### Work instructions
Print the entire listing. Each line must match the original exactly.
^^^^^^^^
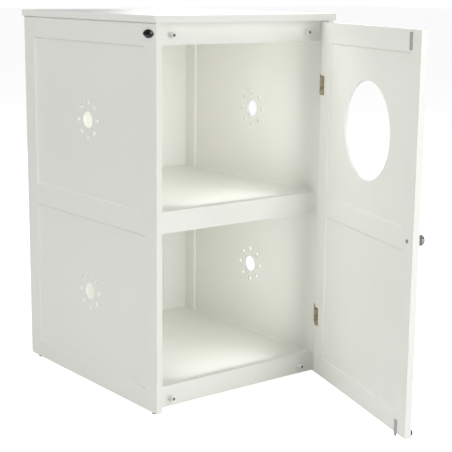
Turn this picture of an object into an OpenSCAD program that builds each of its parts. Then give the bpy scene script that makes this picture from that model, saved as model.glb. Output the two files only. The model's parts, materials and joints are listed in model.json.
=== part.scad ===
// Two-storey cat litter cabinet: a framed and panelled box with a shelf,
// and one tall framed door with a round entrance, hung on wrap-round hinges.
// Millimetres. Origin on the floor under the middle of the cabinet, +Z up, front towards -Y.

/* [Cabinet] */
// Width over the two side frames
body_w = 514; // [420:1:620]
// Depth from the front edge of the side frames to the back
body_d = 584; // [480:1:700]
// Height from the floor to the top of the cabinet
body_h = 900; // [760:1:1080]
// Thickness of the top, the frames, the shelf and the floor board
board = 15; // [13:0.5:18]
// How far the top stands out past the sides, the front and the back
top_lip = 4; // [0:0.5:10]
// Thickness of the plain back panel
back_t = 5; // [4:0.5:8]

/* [Side frames] */
// Width of every upright stile
stile_w = 50; // [42:1:60]
// Height of the top rail of a side
side_top_h = 54; // [44:1:65]
// Height of the middle rail of a side
side_mid_h = 59; // [48:1:70]
// Height of the bottom rail of a side
side_bottom_h = 50; // [42:1:60]
// Distance of a side's middle rail's lower edge below the underside of the top
side_mid_drop = 475; // [420:1:540]
// Thickness of the infill panels in the sides and the door
infill_t = 6; // [4:0.5:7]
// Depth of the tongue of an infill panel in its groove
tongue = 8; // [5:0.5:10]
// Width of the sloped edge that frames each recess
splay = 4; // [0.5:0.5:4]

/* [Shelf, floor and front rails] */
// Distance of the top of the shelf below the underside of the top
shelf_drop = 420; // [417:1:445]
// Height of the top of the floor board above the floor
floor_z = 50; // [40:1:54]
// Height of the three front rails
front_rail_h = 50; // [40:1:60]
// Distance of the front rails behind the front edges of the sides
rail_setback = 31; // [28:1:40]

/* [Door] */
// Gap between the door and the side on the free side
free_gap = 2; // [1.5:0.5:4]
// Gap between the door and the side on the hinge side
hinge_gap = 3; // [3:0.5:5]
// Gap between the top of the door and the underside of the top
door_top_gap = 4; // [2:0.5:8]
// Height of the bottom of the door above the floor
door_z = 12; // [8:0.5:20]
// Height of the top and bottom rails of the door
door_rail_h = 50; // [42:1:60]
// Height of the middle rail of the door
door_mid_h = 54; // [44:1:66]
// Distance of the door's middle rail's lower edge below the underside of the top
door_mid_drop = 469; // [400:1:540]
// Diameter of the round entrance in the upper door panel
entrance_d = 222; // [160:1:260]
// How far the door stands open as drawn, in degrees from shut
door_open = 72; // [0:1:170]

/* [Vents] */
// Diameter of the middle hole of a vent
vent_d = 40; // [30:1:60]
// Diameter of the small holes around it
vent_small_d = 11; // [6:0.5:14]
// Radius of the ring of small holes
vent_ring_r = 41; // [38:0.5:60]
// Number of small holes in the ring
vent_count = 8; // [4:1:10]

/* [Fittings] */
// Height of a hinge leaf
hinge_h = 46; // [36:1:60]
// Width of the hinge leaf on the cabinet side
hinge_leaf_w = 25; // [24:1:28]
// Thickness of the hinge plate
leaf_t = 1.2; // [0.8:0.1:1.2]
// Radius of the hinge barrel
barrel_r = 3; // [2.6:0.1:4]
// Radius of the hinge pin
hinge_pin_r = 1.5; // [1.2:0.1:1.8]
// Width of the hinge flange on the inner face of the door
flange_w = 18; // [14:1:24]
// Height of the middle of the lower hinge above the floor
low_hinge_z = 158; // [110:1:250]
// Distance of the middle of the upper hinge below the underside of the top
high_hinge_drop = 153; // [110:1:250]
// Distance of the magnetic catches from the inner faces of the sides
catch_inset = 44; // [30:1:70]
// Diameter of the round magnet in a catch
magnet_d = 7; // [6:0.5:10]
// Height of the foot glides
foot_h = 4; // [3:0.5:6]
// Diameter of the knob head
knob_d = 24; // [18:1:32]
// Length of a badge
badge_l = 42; // [30:1:44]
// Height of a badge
badge_h = 19; // [12:1:20]

/* [Hidden] */
$fn = 64;

paint = [0.93, 0.93, 0.91];
steel = [0.62, 0.63, 0.64];
aged_brass = [0.45, 0.42, 0.34];
black = [0.07, 0.07, 0.08];
beech = [0.80, 0.66, 0.48];

// Cabinet faces
front_y = -body_d / 2;
back_y = body_d / 2;
inner_x = body_w / 2 - board;
under_top = body_h - board;
side_h = under_top - foot_h;
side_mid_z = under_top - side_mid_drop;
shelf_z = under_top - shelf_drop;
door_mid_z = under_top - door_mid_drop;
rail_y = front_y + rail_setback;
board_y0 = rail_y + board;
board_y1 = back_y - back_t;

// Rails of a frame as [lower edge, upper edge], measured from the frame's own bottom
side_rails = [
    [0, side_bottom_h],
    [side_mid_z - foot_h, side_mid_z - foot_h + side_mid_h],
    [side_h - side_top_h, side_h]
];
door_w = 2 * inner_x - free_gap - hinge_gap;
door_h = under_top - door_top_gap - door_z;
door_rails = [
    [0, door_rail_h],
    [door_mid_z - door_z, door_mid_z - door_z + door_mid_h],
    [door_h - door_rail_h, door_h]
];
door_x0 = -inner_x + free_gap;
door_x1 = door_x0 + door_w;
door_in_y = front_y + board;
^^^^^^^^
### Response below
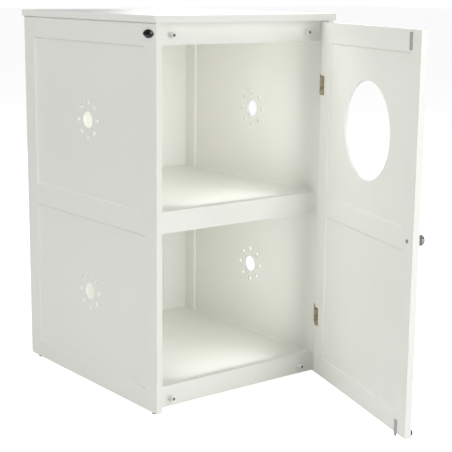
Turn this picture of an object into an OpenSCAD program that builds each of its parts. Then give the bpy scene script that makes this picture from that model, saved as model.glb. Output the two files only. The model's parts, materials and joints are listed in model.json.
=== part.scad ===
// Two-storey cat litter cabinet: a framed and panelled box with a shelf,
// and one tall framed door with a round entrance, hung on wrap-round hinges.
// Millimetres. Origin on the floor under the middle of the cabinet, +Z up, front towards -Y.

/* [Cabinet] */
// Width over the two side frames
body_w = 514; // [420:1:620]
// Depth from the front edge of the side frames to the back
body_d = 584; // [480:1:700]
// Height from the floor to the top of the cabinet
body_h = 900; // [760:1:1080]
// Thickness of the top, the frames, the shelf and the floor board
board = 15; // [13:0.5:18]
// How far the top stands out past the sides, the front and the back
top_lip = 4; // [0:0.5:10]
// Thickness of the plain back panel
back_t = 5; // [4:0.5:8]

/* [Side frames] */
// Width of every upright stile
stile_w = 50; // [42:1:60]
// Height of the top rail of a side
side_top_h = 54; // [44:1:65]
// Height of the middle rail of a side
side_mid_h = 59; // [48:1:70]
// Height of the bottom rail of a side
side_bottom_h = 50; // [42:1:60]
// Distance of a side's middle rail's lower edge below the underside of the top
side_mid_drop = 475; // [420:1:540]
// Thickness of the infill panels in the sides and the door
infill_t = 6; // [4:0.5:7]
// Depth of the tongue of an infill panel in its groove
tongue = 8; // [5:0.5:10]
// Width of the sloped edge that frames each recess
splay = 4; // [0.5:0.5:4]

/* [Shelf, floor and front rails] */
// Distance of the top of the shelf below the underside of the top
shelf_drop = 420; // [417:1:445]
// Height of the top of the floor board above the floor
floor_z = 50; // [40:1:54]
// Height of the three front rails
front_rail_h = 50; // [40:1:60]
// Distance of the front rails behind the front edges of the sides
rail_setback = 31; // [28:1:40]

/* [Door] */
// Gap between the door and the side on the free side
free_gap = 2; // [1.5:0.5:4]
// Gap between the door and the side on the hinge side
hinge_gap = 3; // [3:0.5:5]
// Gap between the top of the door and the underside of the top
door_top_gap = 4; // [2:0.5:8]
// Height of the bottom of the door above the floor
door_z = 12; // [8:0.5:20]
// Height of the top and bottom rails of the door
door_rail_h = 50; // [42:1:60]
// Height of the middle rail of the door
door_mid_h = 54; // [44:1:66]
// Distance of the door's middle rail's lower edge below the underside of the top
door_mid_drop = 469; // [400:1:540]
// Diameter of the round entrance in the upper door panel
entrance_d = 222; // [160:1:260]
// How far the door stands open as drawn, in degrees from shut
door_open = 72; // [0:1:170]

/* [Vents] */
// Diameter of the middle hole of a vent
vent_d = 40; // [30:1:60]
// Diameter of the small holes around it
vent_small_d = 11; // [6:0.5:14]
// Radius of the ring of small holes
vent_ring_r = 41; // [38:0.5:60]
// Number of small holes in the ring
vent_count = 8; // [4:1:10]

/* [Fittings] */
// Height of a hinge leaf
hinge_h = 46; // [36:1:60]
// Width of the hinge leaf on the cabinet side
hinge_leaf_w = 25; // [24:1:28]
// Thickness of the hinge plate
leaf_t = 1.2; // [0.8:0.1:1.2]
// Radius of the hinge barrel
barrel_r = 3; // [2.6:0.1:4]
// Radius of the hinge pin
hinge_pin_r = 1.5; // [1.2:0.1:1.8]
// Width of the hinge flange on the inner face of the door
flange_w = 18; // [14:1:24]
// Height of the middle of the lower hinge above the floor
low_hinge_z = 158; // [110:1:250]
// Distance of the middle of the upper hinge below the underside of the top
high_hinge_drop = 153; // [110:1:250]
// Distance of the magnetic catches from the inner faces of the sides
catch_inset = 44; // [30:1:70]
// Diameter of the round magnet in a catch
magnet_d = 7; // [6:0.5:10]
// Height of the foot glides
foot_h = 4; // [3:0.5:6]
// Diameter of the knob head
knob_d = 24; // [18:1:32]
// Length of a badge
badge_l = 42; // [30:1:44]
// Height of a badge
badge_h = 19; // [12:1:20]

/* [Hidden] */
$fn = 64;

paint = [0.93, 0.93, 0.91];
steel = [0.62, 0.63, 0.64];
aged_brass = [0.45, 0.42, 0.34];
black = [0.07, 0.07, 0.08];
beech = [0.80, 0.66, 0.48];

// Cabinet faces
front_y = -body_d / 2;
back_y = body_d / 2;
inner_x = body_w / 2 - board;
under_top = body_h - board;
side_h = under_top - foot_h;
side_mid_z = under_top - side_mid_drop;
shelf_z = under_top - shelf_drop;
door_mid_z = under_top - door_mid_drop;
rail_y = front_y + rail_setback;
board_y0 = rail_y + board;
board_y1 = back_y - back_t;

// Rails of a frame as [lower edge, upper edge], measured from the frame's own bottom
side_rails = [
    [0, side_bottom_h],
    [side_mid_z - foot_h, side_mid_z - foot_h + side_mid_h],
    [side_h - side_top_h, side_h]
];
door_w = 2 * inner_x - free_gap - hinge_gap;
door_h = under_top - door_top_gap - door_z;
door_rails = [
    [0, door_rail_h],
    [door_mid_z - door_z, door_mid_z - door_z + door_mid_h],
    [door_h - door_rail_h, door_h]
];
door_x0 = -inner_x + free_gap;
door_x1 = door_x0 + door_w;
door_in_y = front_y + board;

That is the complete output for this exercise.